### Stored data
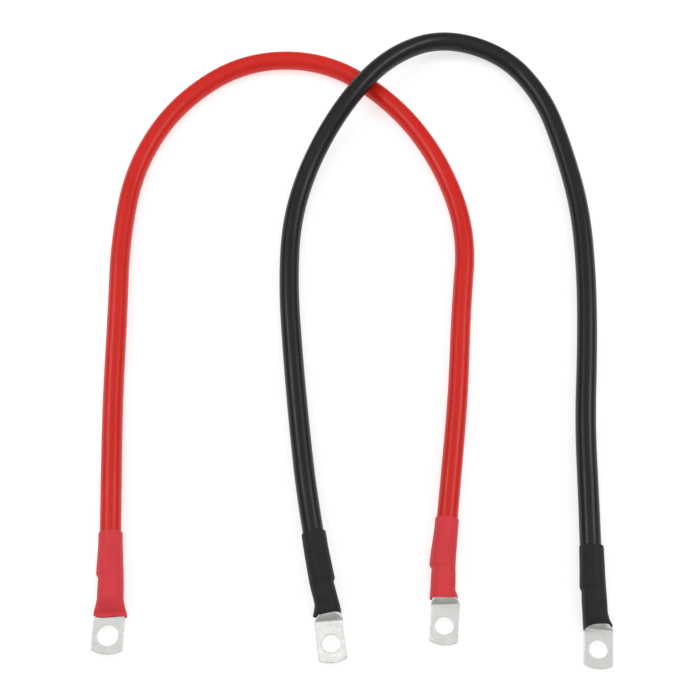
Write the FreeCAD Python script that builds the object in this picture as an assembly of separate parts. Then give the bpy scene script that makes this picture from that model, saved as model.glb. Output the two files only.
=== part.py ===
"""A red and black pair of battery cables, each with a crimped ring lug and a heat-shrink sleeve at both ends.

Both cables lie on a flat surface at z = 0 as upside-down U shapes, and the black one passes over the red one.
The origin is at the bottom centre of the row of four lugs and sleeves. +X runs along that row, from the red
cable's left lug to the black cable's right lug, +Y runs from the lugs towards the bends, and +Z is up.
"""

import FreeCAD, Part
import math
import os
from FreeCAD import Rotation, Vector

# Cable, sized as 25 mm2 battery cable
JACKET_RADIUS = 5.0
JACKET_WALL = 1.5
STRAND_RADIUS = 1.065  # seven bundles of this radius hold 25 mm2 of copper
STRAND_PITCH_RADIUS = 2.22  # circle that the six outer bundles lie on
OUTER_BUNDLES = 6
ARC_SHARE = 0.45  # share of the shorter run that each bend takes up

# Heat-shrink sleeve, with hot-melt adhesive inside it
SLEEVE_WALL = 0.8
LINER_WALL = 0.25
SLEEVE_STEP = 1.4  # length of the step down from the jacket's end to the barrel

# Ring lug, with distances measured from its barrel's mouth
BARREL_RADIUS = 4.5
BARREL_WALL = 1.0
STRAND_DEPTH = 10.8
CRIMP_START = 3.0
CRIMP_END = 10.0
CRIMP_ACROSS_FLATS = 8.3
BARREL_END = 11.8  # the barrel starts to flatten
SHOULDER = 14.0
SHOULDER_WIDTH = 10.6
SHOULDER_DROP = 1.6  # how far the top has come down at the shoulder
SHOULDER_CORNER_RADIUS = 3.2
HOLE_AT = 26.0
PALM_THICKNESS = 2.0
PALM_TIP_RADIUS = 12.0
PALM_CORNER_RADIUS = 1.5
PALM_EDGE_RADIUS = 0.4

# Height of a cable's axis: lying on the surface, inside a sleeve, and where black crosses over red
LOW = JACKET_RADIUS
IN_SLEEVE = JACKET_RADIUS + LINER_WALL + SLEEVE_WALL
CROSSING_GAP = 0.4
OVER = LOW + 2 * JACKET_RADIUS + CROSSING_GAP
RISING = 8.0

# Route of each cable's axis, from its left jacket end to its right one
RED_ROUTE = [
    (-112, 8, IN_SLEEVE), (-115, 53, IN_SLEEVE), (-118, 97, LOW), (-119, 142, LOW), (-121, 186, LOW),
    (-116, 231, LOW), (-95, 271, LOW), (-59, 299, LOW), (-14, 299, LOW), (23, 271, LOW),
    (47, 234, LOW), (60, 190, LOW), (55, 145, LOW), (52, 101, LOW), (47, 57, IN_SLEEVE), (42, 12, IN_SLEEVE),
]
BLACK_ROUTE = [
    (-14, 5, IN_SLEEVE), (-21, 42, IN_SLEEVE), (-26, 82, LOW), (-30, 121, LOW), (-33, 160, LOW),
    (-32, 199, LOW), (-21, 235, RISING), (-2, 267, OVER), (21, 295, OVER), (51, 312, RISING),
    (85, 303, LOW), (105, 274, LOW), (114, 239, LOW), (120, 203, LOW), (120, 163, LOW),
    (117, 123, LOW), (113, 83, LOW), (112, 43, IN_SLEEVE), (110.5, 2, IN_SLEEVE),
]

# Lugs for an M8 (5/16 inch) stud and for a 3/8 inch stud. The palm is flat from palm_root on.
M8_LUG = dict(palm_width=13.2, hole_radius=4.2, palm_root=17.1, tip=34.8)
LARGE_LUG = dict(palm_width=14.3, hole_radius=4.9, palm_root=19.2, tip=34.6)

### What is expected
Look above for every line with the word "that" and copy it.

### Expected answer
Write the FreeCAD Python script that builds the object in this picture as an assembly of separate parts. Then give the bpy scene script that makes this picture from that model, saved as model.glb. Output the two files only.
The origin is at the bottom centre of the row of four lugs and sleeves. +X runs along that row, from the red
STRAND_PITCH_RADIUS = 2.22  # circle that the six outer bundles lie on
ARC_SHARE = 0.45  # share of the shorter run that each bend takes up